J’ai suivi l’affaire et je pense que la France est définitivement jacobine. On a toujours tendance à penser que l’État français fera mieux que quiconque. C’est parfois vrai. L’État est garant de nos intérêts et de la défense de nos savoir-faire. Mais aujourd’hui tout le monde peut s’approprier le vin. Ce n’est pas une propriété de la culture française. C’est devenu un produit d’art de vivre sur l’ensemble de la planète. Et c’est ce qui a stimulé les producteurs français. Il y a dix ans, on ne servait pas de grands vins au verre dans les bars et les restaurants alors que ce mode de consommation était courant aux États-Unis ou en Grande-Bretagne. Le vin est devenu un produit que l’on déguste. Il n’y a pas si longtemps, en France, le vin était un produit alimentaire qui entrait dans le panier de la ménagère des statistiques de l’Insee. Aujourd'hui, c'est devenu un produit difficile parce que sa promotion est injustement considérée comme de l'incitation à consommer de l'alcool.

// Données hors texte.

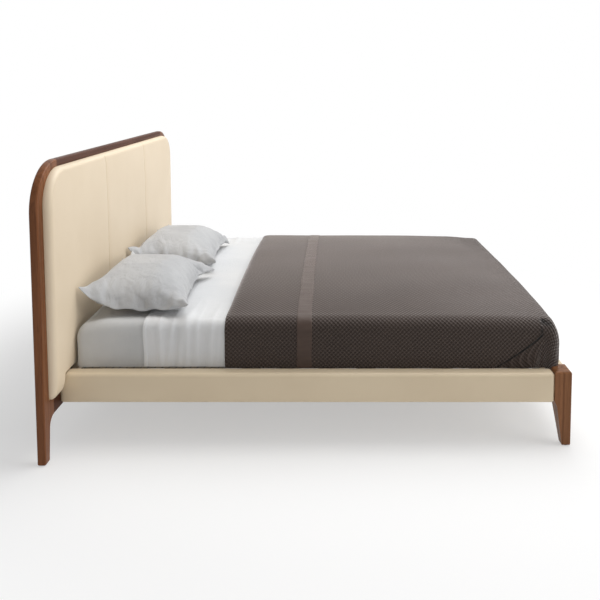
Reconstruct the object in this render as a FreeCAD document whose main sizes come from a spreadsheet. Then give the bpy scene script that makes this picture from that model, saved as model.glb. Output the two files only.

Avec une adresse internet en .wine, pensez-vous que vous allez augmenter vos ventes internationales?

Non, je ne pense pas qu’un élément simple de communication fasse augmenter les ventes. Pour cela, nous jouons sur la qualité de l’image du produit et la qualité de notre travail. Mais tout va ensemble. C’est une démarche cohérente. Nous avons besoin que Lorgeril soit clairement identifié comme un élément du monde du vin. Nous n’attendons aucun miracle de cette démarche. Nous l’avons adoptée parce qu’elle est simple et efficace.